After Google began digitizing the University of Michigan library in 2004, the Authors Guild, the Association of American Publishers and a handful of authors and publishers filed a class-action lawsuit for copyright infringement. Last November, those "class representatives" reached an out-of-court settlement with Google that would, if approved by the federal court, permit Google to post out-of-print books for reading, sales, institutional licensing, ad sales, and other publishing exploitations, by Google, online. The settlement gives the class-action attorneys $30 million; a new, quasi-judicial bureaucracy called the Book Rights Registry $35 million (more on this later); and $45 million for owners infringed up to now -- about $60 a title. It remains subject to a final fairness hearing, slated for June 11.
No one elected these "class representatives" to represent America's tens of thousands of authors and publishers to convey their digital rights to Google. Nor are the interests of this so-called class identical. There is nothing more individual in the world than a book, an author, a publisher, and the value of a contract. The aging baby boomers now flacking the settlement don't seem to understand that PDF scanning (how Google and everyone else digitizes books) isn't rocket science; it's cheap and easy. Books will be digitized without Google. But the Google settlement sets in amber today's overhyped role of the Internet, ruled by that great and magnificent Oz -- Google.
Sound like hyperbole? Consider this: Under the settlement, every rights-owner in America is supposed to hand over all their private contract data, on every edition of every work they ever wrote -- and every excerpt permission ever granted to others -- at the peril of losing the money Google will be making on their backs. This is a massive burden on everyone in the book industry, making us all, in effect, Google's data-entry slaves. Indeed, in most cases such information about every permission ever granted is unlocatable. It opens a Pandora's box of disputes and mistaken claims about who actually owns what.
Google's erstwhile adversaries are paid off with the aforementioned Book Rights Registry (BRR), which will compete with the U.S. Copyright Office and the federal courts. The BRR expects to read everyone's contracts to say who is owed what of Google's revenues -- net again of all its costs, which are sure to be huge. Our entire dynamic system of individual contract enforcement over time and changing individual proclivities is thus to be exchanged for a forced, immediate squabble over rights, and static databasing, right now, of determinations made by Google.
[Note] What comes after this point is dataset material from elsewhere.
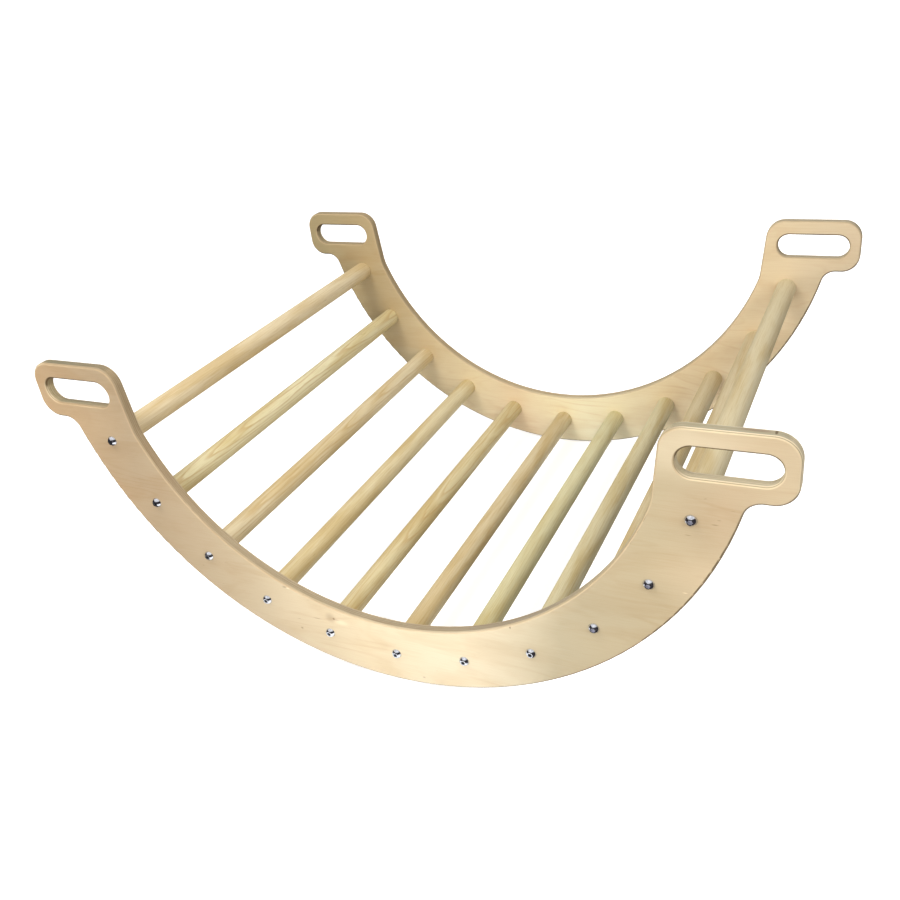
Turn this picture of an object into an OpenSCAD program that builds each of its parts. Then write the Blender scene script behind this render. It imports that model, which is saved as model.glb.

The Internet was supposed to eliminate middlemen, not pack multiple layers on. The BRR is in fact merely Google's contract negotiation and claims department. As in Hollywood, the settlement deal turns book authors into fully subordinated, last-in-line net residuaries. This reverses the economics of books.
Book publishers today are entitled to a share of the publishing partnership because they shoulder -- not lay off on authors -- all the costs of editing and publication and marketing. The author's net profit share, generally half, in books, is for his creation. The author's share rises against the publisher when the publisher's costs are lower, as in digital. If the author shoulders still more of those costs and burdens, the publisher's share should be reduced again. That doesn't happen with Google.
We already have a good system. It's called the system of private property and free contract, designed for dispersed, autonomous individuals -- not command-and-control centers. The U.S. Constitution grants authors small monopolies in their own copyrights. Author market power is talent-based and individual, not collective. This class action seeks to wipe all this out -- just for Google. But U.S. law does not grant any single publisher monopoly power to herd all of us into its list.
For private gain, the Google parties now seek to destroy the health in the system that individual bargaining preserves. Disputes will be fixed in arbitration with no access to federal courts which have often shown mercy to authors. Arbitrators will be "you sign it you eat it" line-parsing bureaucrats.
Say goodbye to your rights, forever, authors, if this mess goes through.